Prototyping and structured user testing sit at the centre of every engagement, because validated design decisions, not internal opinions, are what actually move retention numbers. The goal in every project is the same: build a product people don’t just download, but genuinely keep choosing to open.

Conclusion

The businesses that win in mobile aren’t necessarily the ones with the biggest marketing budgets  they’re the ones whose products people actually want to keep using. Downloads get someone through the door. UX is what determines whether they stay.

Every issue covered here confusing onboarding, inconsistent interfaces, unnecessary friction, ignored accessibility traces back to the same root cause: treating UX as decoration rather than strategy. The ten-step process outlined above exists precisely because retention isn’t the result of one good screen. It’s the compounding effect of research, structure, design, and continuous refinement, all working toward the same goal.

A great mobile app UX was never really about making something look beautiful. It’s about building an experience users trust enough to return to, again and again  and that trust is what turns an install into a customer, and a customer into sustainable business growth.

If your app is struggling with retention, or you’re building a new product and want to get the experience right from day one, Design Dreamatix is happy to talk through where the friction might be  and what a strategic UX process could look like for your product.

Frequently Asked Questions

Some pre questions and answers

Why is UX important for mobile apps?

UX determines whether users can find value quickly and want to return.
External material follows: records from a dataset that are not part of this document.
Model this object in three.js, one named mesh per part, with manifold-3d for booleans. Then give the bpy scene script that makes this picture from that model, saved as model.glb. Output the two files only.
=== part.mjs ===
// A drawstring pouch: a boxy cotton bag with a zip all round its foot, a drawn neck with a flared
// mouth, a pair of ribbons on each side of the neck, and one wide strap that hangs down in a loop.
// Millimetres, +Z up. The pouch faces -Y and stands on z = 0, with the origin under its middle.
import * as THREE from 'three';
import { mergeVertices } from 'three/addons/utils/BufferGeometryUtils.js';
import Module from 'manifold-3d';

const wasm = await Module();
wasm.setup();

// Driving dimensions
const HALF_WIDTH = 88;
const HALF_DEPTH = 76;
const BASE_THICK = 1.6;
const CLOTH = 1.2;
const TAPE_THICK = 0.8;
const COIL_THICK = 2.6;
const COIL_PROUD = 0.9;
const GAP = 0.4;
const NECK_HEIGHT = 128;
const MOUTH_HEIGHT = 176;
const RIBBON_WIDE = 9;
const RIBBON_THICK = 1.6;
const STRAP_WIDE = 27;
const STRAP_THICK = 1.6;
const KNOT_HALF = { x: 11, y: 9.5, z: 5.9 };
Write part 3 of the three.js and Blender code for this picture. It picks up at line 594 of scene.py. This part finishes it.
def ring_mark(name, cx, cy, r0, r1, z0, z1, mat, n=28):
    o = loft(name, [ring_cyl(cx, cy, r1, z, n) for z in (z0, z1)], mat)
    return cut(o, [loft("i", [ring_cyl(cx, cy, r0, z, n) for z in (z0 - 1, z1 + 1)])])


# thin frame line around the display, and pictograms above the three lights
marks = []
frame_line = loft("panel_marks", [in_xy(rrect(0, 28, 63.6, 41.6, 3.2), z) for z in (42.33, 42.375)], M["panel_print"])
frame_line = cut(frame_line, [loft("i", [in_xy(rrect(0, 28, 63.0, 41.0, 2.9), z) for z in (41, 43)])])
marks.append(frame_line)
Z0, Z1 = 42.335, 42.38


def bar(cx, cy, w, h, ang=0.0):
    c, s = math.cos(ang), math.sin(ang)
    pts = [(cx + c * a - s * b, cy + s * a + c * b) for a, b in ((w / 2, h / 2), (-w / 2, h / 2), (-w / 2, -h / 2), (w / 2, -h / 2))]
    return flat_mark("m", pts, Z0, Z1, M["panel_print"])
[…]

Even a strong product idea underperforms if the experience creates friction, confusion, or frustration during everyday use.

What is the difference between UI and UX?
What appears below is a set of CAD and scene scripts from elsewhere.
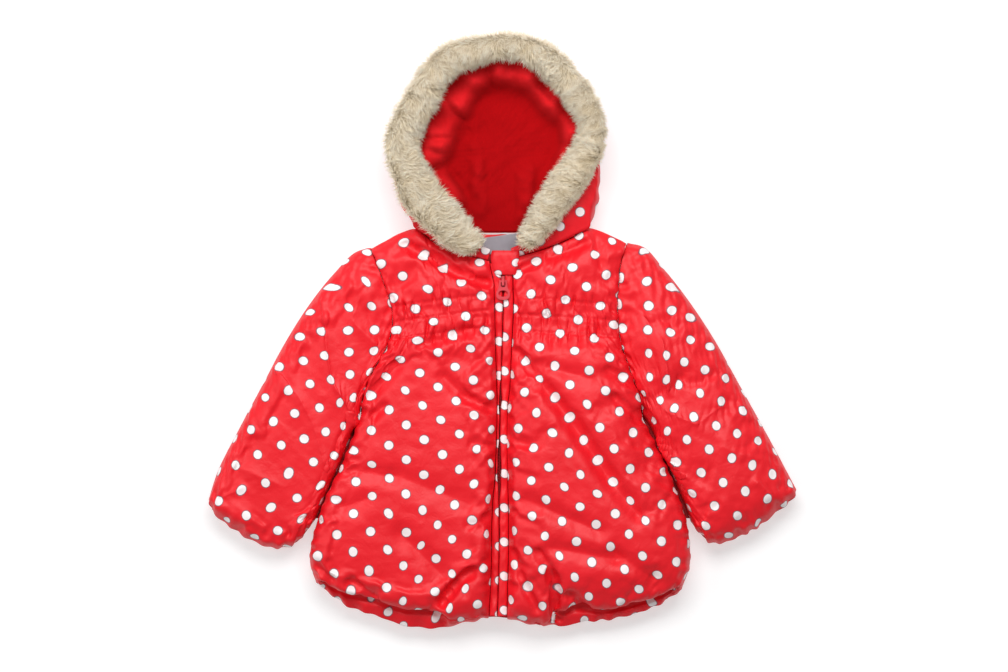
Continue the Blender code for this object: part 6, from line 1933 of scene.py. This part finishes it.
class JACKET_OT_hood(bpy.types.Operator):
    """Make the hood's padded outside, its fleece lining and its lower front edges"""

    bl_idname = "jacket.hood"
    bl_label = "Hood"

    def execute(self, context):
        settings = settings_of(context)
        cloth = shell_cloth("hood_shell", settings)
        dress_hood_shell(cloth)
        dress_lining()
        dress_hood_edge("hood_edge_left", LEFT_NECKLINE, LEFT_EDGE_WIDTHS, cloth)
        dress_hood_edge("hood_edge_right", RIGHT_NECKLINE, RIGHT_EDGE_WIDTHS, cloth)
        dress_hood_side("hood_side_left", -1, cloth)
        dress_hood_side("hood_side_right", 1, cloth)
        return {"FINISHED"}


class JACKET_OT_fur(bpy.types.Operator):
    """Make the fur trim round the face opening"""

    bl_idname = "jacket.fur"
    bl_label = "Fur trim"

    def execute(self, context):
        dress_fur(settings_of(context))
        return {"FINISHED"}


class JACKET_OT_zip(bpy.types.Operator):
    """Make the zip, the strips that cover it and the guard at its top"""

    bl_idname = "jacket.zip"
    bl_label = "Zip"

    def execute(self, context):
        settings = settings_of(context)
        cloth = shell_cloth("front_left", settings)
        dress_placket("placket_left", LEFT_PLACKET, -1, cloth)
        dress_placket("placket_right", RIGHT_PLACKET, 1, cloth)
        dress_tape("zip_tape_left", LEFT_PLACKET, -1)
        dress_tape("zip_tape_right", RIGHT_PLACKET, 1)
        dress_teeth(settings)
        dress_chin_guard(cloth)
        for name in ("zip_slider", "pull_tab"):
            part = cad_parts[name]
            part.data.materials.clear()
            part.data.materials.append(painted_metal())
        return {"FINISHED"}


class JACKET_OT_label(bpy.types.Operator):
    """Make the bare label at the back of the neck"""

    bl_idname = "jacket.label"
    bl_label = "Neck label"

    def execute(self, context):
        dress_label()
        return {"FINISHED"}


class JACKET_OT_stage(bpy.types.Operator):
    """Set the floor, the lights and the camera"""

    bl_idname = "jacket.stage"
    bl_label = "Stage"

    def execute(self, context):
        set_stage(settings_of(context))
        return {"FINISHED"}


class JACKET_PT_panel(bpy.types.Panel):
    bl_idname = "JACKET_PT_panel"
    bl_label = "Padded jacket"
    bl_space_type = "VIEW_3D"
    bl_region_type = "UI"
    bl_category = "Jacket"

    def draw(self, context):
        for name in JacketSettings.__annotations__:
            self.layout.prop(settings_of(context), name)
        for operator in OPERATORS:
            self.layout.operator(operator.bl_idname)


OPERATORS = (JACKET_OT_fronts, JACKET_OT_sleeves, JACKET_OT_back, JACKET_OT_hood, JACKET_OT_fur,
             JACKET_OT_zip, JACKET_OT_label, JACKET_OT_stage)
CLASSES = (JacketSettings, *OPERATORS, JACKET_PT_panel)


def register():
    for kind in CLASSES:
        bpy.utils.register_class(kind)
    bpy.types.Scene.padded_jacket = PointerProperty(type=JacketSettings)


def unregister():
    del bpy.types.Scene.padded_jacket
    for kind in reversed(CLASSES):
        bpy.utils.unregister_class(kind)


def main():
    register()
    bpy.ops.jacket.stage()
    bpy.ops.jacket.fronts()
    bpy.ops.jacket.sleeves()
    bpy.ops.jacket.back()
    bpy.ops.jacket.hood()
    bpy.ops.jacket.fur()
    bpy.ops.jacket.zip()
    bpy.ops.jacket.label()


if __name__ == "__main__":
    main()
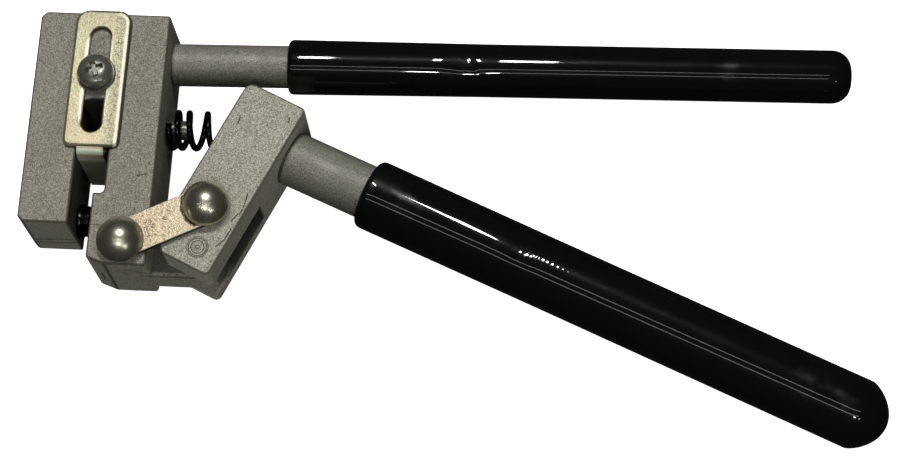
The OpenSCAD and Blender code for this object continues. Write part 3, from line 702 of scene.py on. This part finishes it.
def round_edges(bm: bmesh.types.BMesh, width: float, wanted: Callable[[bmesh.types.BMEdge], bool],
                segments: int = 3, sharp: float = 28.0) -> None:
    """Rounds the sharp edges that a test picks, and marks the new faces as edges.

    Args:
        bm: the mesh, in metres.
        width: offset of the bevel, in millimetres.
        wanted: test of one edge.
        segments: faces across the rounding.
        sharp: least angle between an edge's faces, in degrees.
    """
    layer = edge_layer(bm)
    limit = math.radians(sharp)
    picked = [e for e in bm.edges if len(e.link_faces) == 2
              and abs(e.calc_face_angle(0.0)) > limit and wanted(e)]
    made = bmesh.ops.bevel(bm, geom=picked, offset=width * MM, offset_type="OFFSET", affect="EDGES",
                           segments=segments, profile=0.5, material=-1, clamp_overlap=False)
    for face in made["faces"]:
        face[layer] = 1.0


def mark_sides(bm: bmesh.types.BMesh, above: float = -100.0) -> None:
    """Marks the faces of a flat plate that stand on its outline, above a level of Y in millimetres."""
    bm.normal_update()
    layer = bm.faces.layers.float.new("side")
    for face in bm.faces:
        face[layer] = float(abs(face.normal.z) < 0.3 and face.calc_center_median().y > above * MM)


def middle(e: bmesh.types.BMEdge) -> Vector:
    """An edge's middle, in millimetres."""
    return (e.verts[0].co + e.verts[1].co) / (2 * MM)


def runs_along(e: bmesh.types.BMEdge, axis: int) -> bool:
    """Whether an edge lies along one axis of the row frame."""
    d = e.verts[1].co - e.verts[0].co
    return abs(d[axis]) > 0.999 * d.length


def at_level(e: bmesh.types.BMEdge, axis: int, levels: Iterable[float]) -> bool:
    """Whether both ends of an edge lie at one of some levels, in millimetres."""
    return any(all(abs(v.co[axis] / MM - z) < 0.02 for v in e.verts) for z in levels)


def lathe(profile: Sequence[Point2], steps: int = 96) -> bmesh.types.BMesh:
    """Spins a profile about X.

    Args:
        profile: points of [distance along X, radius] in millimetres; a radius of 0 closes the shape.
        steps: faces round the axis.

    Returns:
        The turned mesh, in metres, with its faces outwards.
    """
    bm = bmesh.new()
    verts = [bm.verts.new((x * MM, 0.0, r * MM)) for x, r in profile]
    edges = [bm.edges.new(pair) for pair in zip(verts, verts[1:])]
    bmesh.ops.spin(bm, geom=verts + edges, cent=(0, 0, 0), axis=(1, 0, 0), angle=math.tau, steps=steps,
                   use_merge=True, use_duplicate=False)
    bmesh.ops.remove_doubles(bm, verts=bm.verts, dist=1e-7)
    bmesh.ops.recalc_face_normals(bm, faces=bm.faces)
    return bm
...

UX (user experience) covers the overall structure, flow, and logic of how a product works for users. UI (user interface) is the visual layer colors, typography, and components that presents that experience. Strong UI supports UX; it doesn't replace it.

How does UX improve user retention?

Good UX removes friction at every stage of the user journey onboarding, navigation, core tasks so users reach value faster and encounter fewer reasons to leave. Retention is, in large part, a direct measure of how well UX is working.

What causes users to abandon mobile apps?

The most common causes include complicated onboarding, confusing navigation, slow performance, inconsistent interfaces, and user flows that require too much effort to complete simple tasks.

What is user journey mapping?

User journey mapping is the process of visualising every touchpoint a user has with a product, from initial discovery through ongoing use, in order to identify friction points and opportunities to improve the overall experience.

How often should app UX be updated?

Rather than following a fixed schedule, UX should be reviewed continuously through analytics, user feedback, and behavioral data with meaningful updates made whenever data reveals a clear opportunity to reduce friction or improve engagement.

How long does a UX design process take?

Timelines vary by scope, but a thorough UX process from discovery through prototyping and testing for a mobile app typically takes 8–14 weeks before development begins in earnest.

Why is onboarding important?

Onboarding is often a user's first real interaction with a product's value. A confusing or lengthy onboarding process is one of the most common points where potential long-term users are lost permanently.

Should startups invest in UX from the beginning?

Yes. UX decisions made early are far cheaper to get right than redesigns made after launch, and a strong first-use experience directly affects whether early users stick around long enough to validate the product at all.

How do you measure UX success?

Common indicators include retention rate, activation rate, task completion rate, time-to-value, app store ratings, and qualitative feedback gathered through usability testing and user interviews.